L’une des difficultés que j’ai rencontrées est liée au fait que nous n’avons pas trop d’oreilles bwaba du côté technique du show-biz. Il ne suffit pas seulement de taper des sons sur l’ordinateur, mais d’avoir un esprit du live. Cela nécessite la présence d’instrumentistes, qui n’est pas souvent prise en compte par l’arrangeur. L’autre difficulté est d’ordre organisationnel parce que nous sommes toujours dans l’autoproduction. Et cela n’est pas non plus aisé.

 

Peut-on dire qu’au Burkina Faso, l’artiste se nourrit de son art ?

 

Il faut rappeler que tout métier bien fait nourrit son homme. Donc, il faut d’abord, en tant qu’artiste, faire quelque chose pour nourrir notre art avant que cet art ne nous nourrisse.

 

Le ministère en charge de la culture accompagne les artistes à travers un fonds. Avez-vous déjà bénéficié de cet accompagnement ?

 

Cette problématique est toujours posée. Personnellement, j’ai eu à déposer plus de 3 fois des demandes au niveau du ministère, mais sans suite.
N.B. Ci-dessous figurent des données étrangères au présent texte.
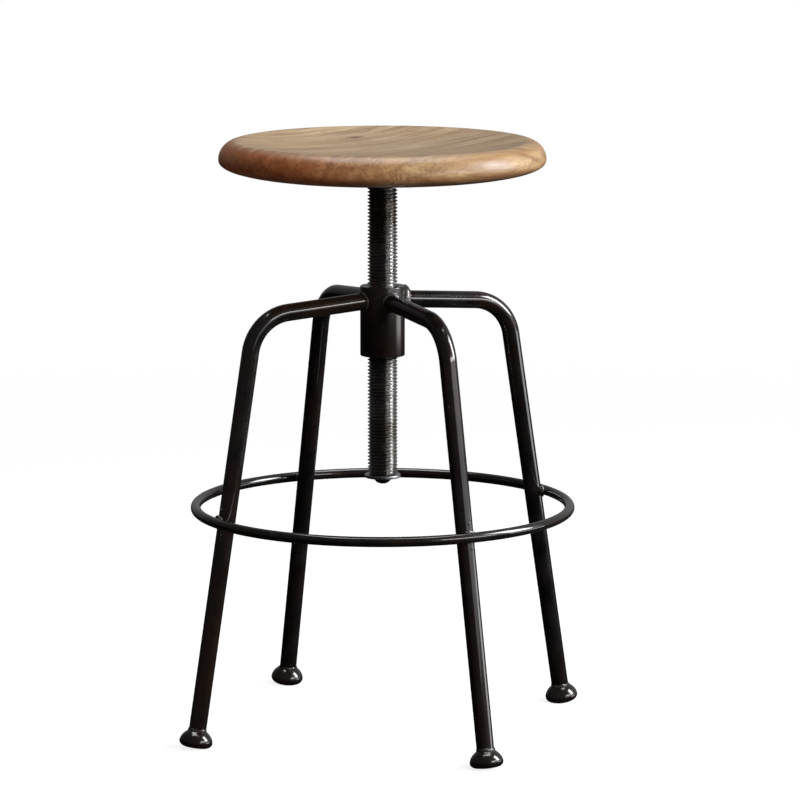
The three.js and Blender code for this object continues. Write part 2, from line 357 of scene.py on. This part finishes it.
# ---- materials ----
class Nodes:
    """Makes and links the nodes of one material or world."""

    def __init__(self, tree):
        self.nodes = tree.nodes
        self.links = tree.links

    def put(self, value, socket):
        """Links an output to the socket, or gives it a constant."""
        if isinstance(value, bpy.types.NodeSocket):
            self.links.new(value, socket)
        else:
            socket.default_value = value

    def node(self, kind, inputs=None, **properties):
        made = self.nodes.new(kind)
        for label, value in properties.items():
            setattr(made, label, value)
        for label, value in (inputs or {}).items():
            self.put(value, made.inputs[label])
        return made

    def math(self, operation, first, second=0.0, third=0.0):
        values = {0: first, 1: second, 2: third}
        return self.node("ShaderNodeMath", values, operation=operation).outputs[0]

    def hypotenuse(self, first, second):
        squares = [self.math("POWER", side, 2.0) for side in (first, second)]
        return self.math("SQRT", self.math("ADD", *squares))

    def vector_math(self, operation, first, second=(0, 0, 0)):
        values = {0: first, 1: second}
        return self.node("ShaderNodeVectorMath", values, operation=operation).outputs["Value"]

    def ranged(self, value, start, stop, low=0.0, high=1.0):
        values = {"Value": value, "From Min": start, "From Max": stop, "To Min": low, "To Max": high}
        return self.node("ShaderNodeMapRange", values).outputs["Result"]


class Shader(Nodes):
    """A material's nodes, with its Principled surface ready to be fed."""

    def __init__(self, name, **constants):
        self.material = bpy.data.materials.new(name)
        self.material.use_nodes = True
        super().__init__(self.material.node_tree)
        self.surface = self.nodes["Principled BSDF"]
        self.coordinates = self.node("ShaderNodeTexCoord").outputs["Object"]
        for label, value in constants.items():
            title = label.replace("_", " ").title().replace("Ior", "IOR")
            self.surface.inputs[title].default_value = value

    def noise(self, scale, detail=3.0, vector=None, roughness=0.55):
        place = {"Vector": vector or self.coordinates}
        place.update({"Scale": scale, "Detail": detail, "Roughness": roughness})
        return self.node("ShaderNodeTexNoise", place).outputs["Fac"]

    def scaled(self, scale, vector=None):
        values = {"Vector": vector or self.coordinates, "Scale": scale}
        return self.node("ShaderNodeMapping", values).outputs["Vector"]

    def blend(self, factor, first, second, how="MIX"):
        values = {0: factor, 6: first, 7: second}
        return self.node("ShaderNodeMix", values, data_type="RGBA", blend_type=how).outputs[2]

    def tinted(self, factor, tone, tint):
        """The tone, multiplied by a tint where the factor is 1."""
        return self.blend(factor, tone, self.blend(1.0, tone, tint, "MULTIPLY"))

    def feed(self, label, value):
        self.put(value, self.surface.inputs[label])

    def bump(self, height, distance, strength=1.0):
        values = {"Height": height, "Distance": distance, "Strength": strength}
        self.feed("Normal", self.node("ShaderNodeBump", values).outputs["Normal"])


def colour(red, green, blue):
    return (red, green, blue, 1.0)


def lacquered_steel(name, gloss=0.05):
    """Blackened steel under clear lacquer: near black, mottled brown, with a few light nicks."""
    black, charcoal = colour(0.007, 0.007, 0.007), colour(0.021, 0.019, 0.019)
    brown, bare = colour(0.026, 0.014, 0.010), colour(0.12, 0.115, 0.11)
    shader = Shader(name, metallic=0.6, coat_weight=1.0, coat_roughness=gloss, coat_ior=1.65)
    cloud = shader.ranged(shader.noise(38, 4), 0.38, 0.66)
    red_brown = shader.ranged(shader.noise(11, 5, roughness=0.7), 0.42, 0.66)
    nick = shader.ranged(shader.noise(240, 2), 0.75, 0.77)
    tone = shader.blend(red_brown, shader.blend(cloud, black, charcoal), brown)
    shader.feed("Base Color", shader.blend(nick, tone, bare))
    shader.feed("Roughness", shader.ranged(shader.noise(60, 3), 0.3, 0.7, 0.18, 0.30))
    shader.bump(shader.noise(130, 3), 0.05 * MM, 0.15)
    return shader.material


def welded_steel():
    """Weld metal under the same lacquer: rougher, grey with patches of brown heat tint."""
    grey, heat_tint = colour(0.080, 0.078, 0.076), colour(0.040, 0.028, 0.023)
    shader = Shader("welded_steel", metallic=0.6, coat_weight=1.0, coat_roughness=0.09, coat_ior=1.6)
    heat = shader.ranged(shader.noise(120, 3), 0.4, 0.62)
    shader.feed("Base Color", shader.blend(heat, grey, heat_tint))
    shader.feed("Roughness", shader.ranged(shader.noise(420, 2), 0.3, 0.7, 0.3, 0.5))
    shader.bump(shader.noise(600, 3), 0.15 * MM, 0.6)
    return shader.material


def oiled_steel():
    """The screw thread: grey machined steel with dark grease drawn along it in bands."""
    worn_steel, bright_steel = colour(0.33, 0.32, 0.315), colour(0.50, 0.485, 0.48)
    thick_grease, thin_grease = colour(0.18, 0.168, 0.155), colour(0.29, 0.26, 0.235)
    shader = Shader("oiled_steel", metallic=1.0, coat_weight=0.4, coat_roughness=0.12, coat_ior=1.5)
    band = shader.noise(16, 3, shader.scaled((0.35, 0.35, 1.0)))
    film = shader.ranged(shader.noise(120, 3), 0.35, 0.7)
    steel = shader.blend(film, worn_steel, bright_steel)
    grease = shader.blend(film, thick_grease, thin_grease)
    shader.feed("Base Color", shader.blend(shader.ranged(band, 0.44, 0.58), steel, grease))
    shader.feed("Roughness", shader.ranged(shader.noise(90, 2), 0.3, 0.7, 0.16, 0.3))
    shader.bump(shader.noise(700, 2), 0.02 * MM, 0.15)
    return shader.material


def zinc_steel():
    """Bright zinc plate, dulled and spangled."""
    bright, dull = colour(0.70, 0.71, 0.73), colour(0.46, 0.47, 0.48)
    shader = Shader("zinc_steel", metallic=1.0)
    spangle = shader.node("ShaderNodeTexVoronoi", {"Vector": shader.coordinates, "Scale": 420})
    dulled = shader.ranged(shader.noise(150, 3), 0.4, 0.7)
    shader.feed("Base Color", shader.blend(dulled, bright, dull))
    shader.feed("Roughness", shader.ranged(spangle.outputs["Distance"], 0.0, 0.8, 0.2, 0.42))
    shader.bump(shader.noise(900, 3), 0.03 * MM, 0.4)
    return shader.material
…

Je profite de l’occasion pour interpeller le ministère en charge de la culture à être plus regardant sur les critères de choix pour accompagner les artistes.

 

Existe-t-il des associations d’acteurs culturels pour la défense de vos intérêts matériels et moraux ?

 

Nous avons des associations d’acteurs culturels au sein de notre ministère, que ce soit à Dédougou, à Ouagadougou ou dans d’autres villes. Comme on le dit, dans la musique il y a pas mal de petits problèmes. Ce qui fait que ces associations n’existent parfois que de nom. Je pense que c’est à nous de trouver le bon filon pour dynamiser ces associations afin de pouvoir bien défendre notre cause.

 

Vous êtes enseignant de profession. Comment arrivez-vous à concilier les deux activités ?

 

L’adage nous enseigne qu’on ne peut suivre deux lièvres à la fois. Mais, ma profession de professeur de français constitue pour moi un atout et une chance à la fois. Vous n’êtes pas sans savoir que la littérature a également un côté musical. Comme je fais de la musique qui éveille les consciences, alors ma priorité c’est l’éducation. Donc à l’école, je mets l’accent sur la qualité de l’enseignement, de telle sorte que nos enfants puissent avoir la bonne graine pour se développer. C’est cela qui se prolonge dans ma musique. Pour répondre à votre question, je dirai que les deux ne se gênent pas, même si à l’avenir, il y a un qu’on va sans doute abandonner.

 

Quel est le message que vous lancez à vos fans à la veille de la dédicace de votre album ?

 

La dédicace de l’album est prévue pour le 22 mai 2022. Le concept que je vais lancer est celui des terriens. Il va valoir que ces derniers sachent que c’est sur cette terre que nous allons planter nos talons pour avoir la puissance nécessaire pour affronter toutes les difficultés auxquelles nous ferons face. Le second appel consiste à dire que lorsqu’on reconnaît qu’on est propriétaire terrien, le patriotisme est peut-être une thématique nouvelle, mais cette terre est à défendre au prix de notre vie. Je lance donc un appel afin que les gens reviennent à la raison. La terre nous appartient. Personne ne peut venir nous la retirer. Et nous avons le devoir de la léguer aux générations futures. Pour me répéter, j’invite les uns et les autres à l’union, à l’unicité, à la solidarité et à la cohésion, comme un soldat, l’âme du soldat afin de venir à bout du terrorisme.